From the Guardian, some time ago
Jeremy Clarkson had a point – and that’s not something you hear me say every day (indeed, any day) – when in a recent Sun column he challenged the scientists […] who had described a slab of ice that had broken away from Antarctica as “the size of Luxembourg”.
“I’m sorry but Luxembourg is meaningless,” said Clarkson, pointing out that the standard units of measurement in the UK are double-decker London buses, football pitches and Wales. He could have added the Isle of Wight, Olympic-sized swimming pools and Wembley stadiums to the list.
These journalist units of measurements are useful only to the extent that they are more familiar and easily understood than the actual numbers.
From The Conversation, more recently, David Holmes begins
The planet is building up heat at the equivalent of four Hiroshima bombs worth of energy every second. And 90% of that heat is going into the oceans.
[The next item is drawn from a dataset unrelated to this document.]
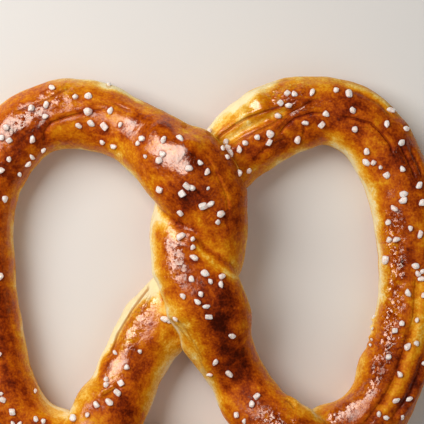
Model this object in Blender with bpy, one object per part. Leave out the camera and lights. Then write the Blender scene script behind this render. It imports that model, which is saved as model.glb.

This image comes originally from John Cook, who writes
So I suggest a sticky way to communicate global warming is to express it in units of Hiroshima bombs worth of heat. This ticks all the sticky boxes:
- It’s simple – nothing communicates a lot of heat like an A-bomb.
- It’s unexpected – whenever I explain this to audiences, their eyes turn into saucers. Almost noone realises just how much heat our climate system is accumulating.
- It’s concrete – nobody has trouble conceptualising an A-bomb. Well, much of the younger generation don’t know about Hiroshima – when I test-drived this metaphor on my teenage daughter, she asked “what’s Hiroshima?”. But it’s easily recommunicated as an atomic bomb.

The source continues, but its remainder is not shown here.